In 2012, the Patriots rewarded him with a $40 million contract, only a portion of which he eventually earned before being arrested for this murder.

Ursula Ward, mother of the victim, reacts to the guilty verdict of Aaron Hernandez. (REUTERS)
Ursula Ward, mother of the victim, reacts to the guilty verdict of Aaron Hernandez. (REUTERS)

This stands as one of the most spectacular falls of an American sports star and the shocking uncovering of what appears to be a double life of football hero/would-be street gangster.

Hernandez is also set to stand trial on double-murder charges in Suffolk County, Mass., for allegedly being the gunman in a drive-by shooting after an incident at a Boston nightclub in the summer of 2012. He wasn't arrested for that crime until after the Lloyd murder caused police to reexamine an otherwise cold case.

Hernandez is also accused in a civil suit of shooting his friend Bradley Alexander in the face after a night out at a South Florida strip club in February of 2013. Alexander is expected to be the star witness in the double-homicide case.

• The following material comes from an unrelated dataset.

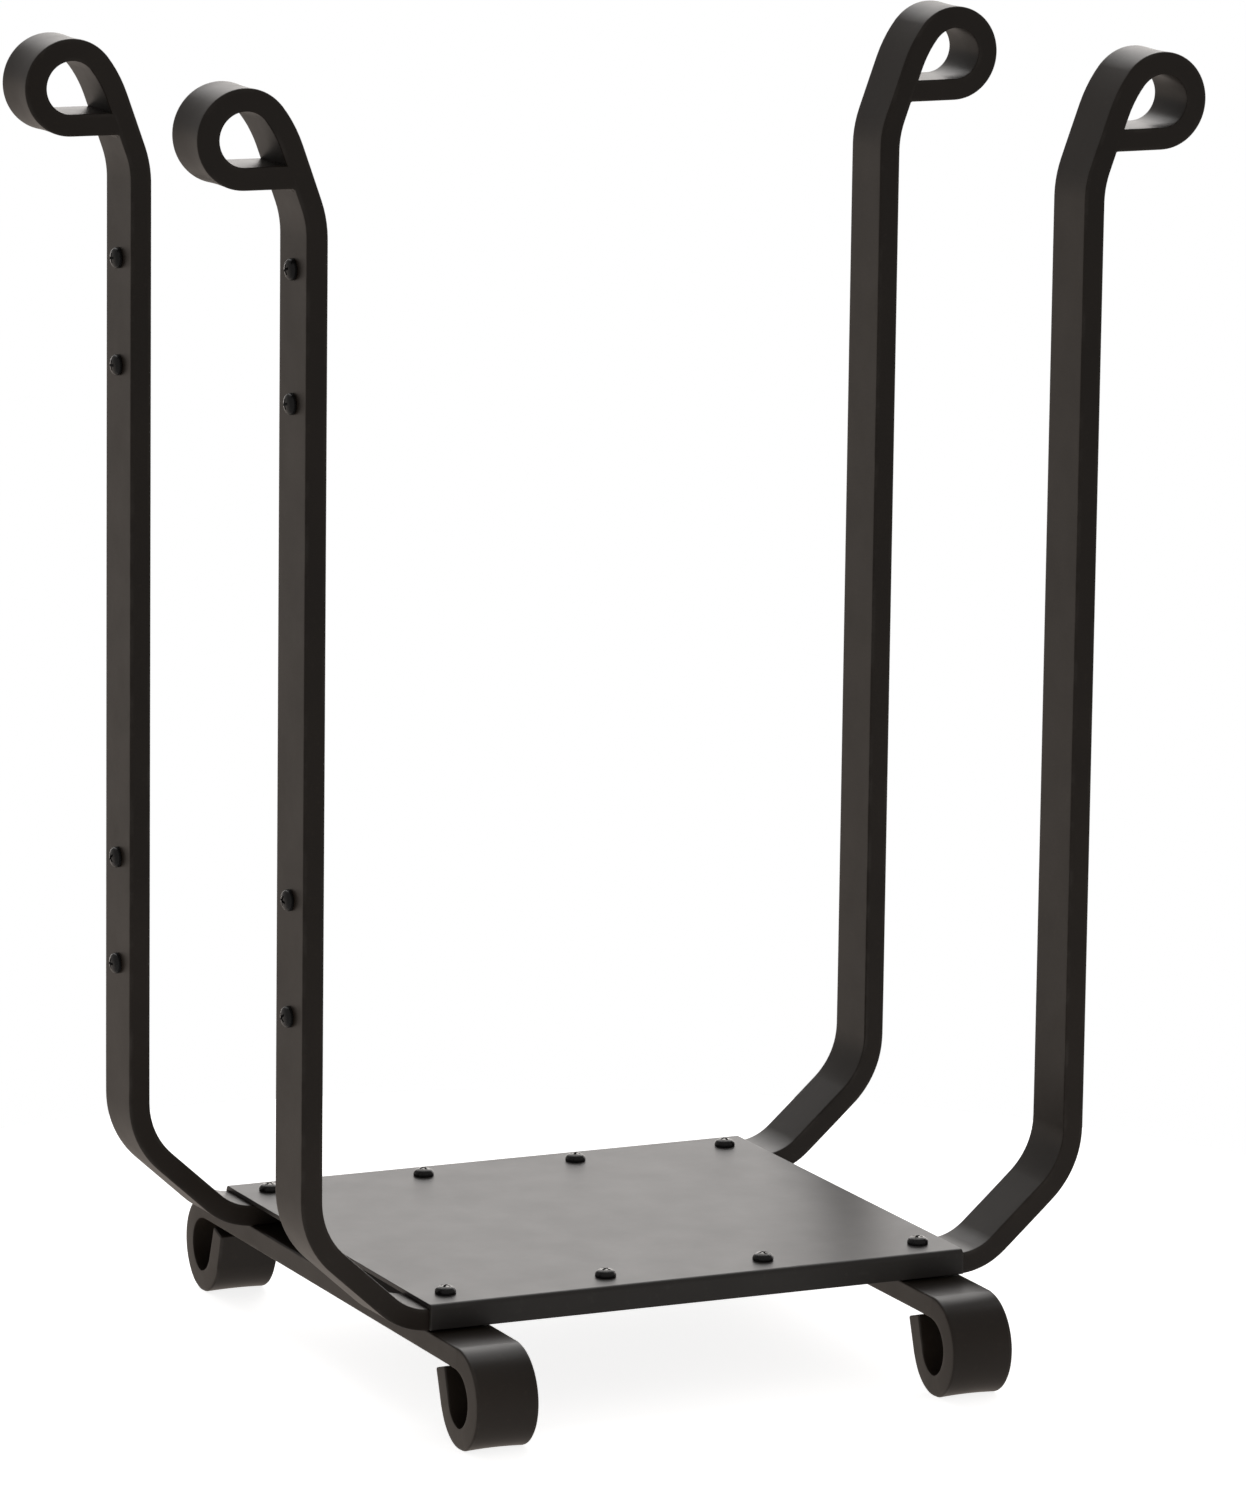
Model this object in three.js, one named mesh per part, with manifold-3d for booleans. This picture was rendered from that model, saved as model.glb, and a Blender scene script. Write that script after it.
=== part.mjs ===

Judge Garsh prohibited the prosecution from mentioning any of the above incidents in this case, deeming the "prior bad acts" as unduly prejudicial to Hernandez. That allowed the defense to focus on the lack of motive and acting incredulous that a man such as Hernandez, who had so much to lose, would engage in such reckless behavior.

It didn't matter.

The jurors saw through the high-priced defense team and convicted Hernandez anyway. He was also convicted of gun and weapons charges. He received 2½ years for that conviction.

As Ursula Ward spoke in front of the courthouse, Hernandez was driven away in a white paddy wagon, taking a ride he had many times before – about 40 miles north up I-495. About a mile from Gillette Stadium, the van took a right, toward MCI Cedar Junction, where Hernandez will begin the rest of his life in jail.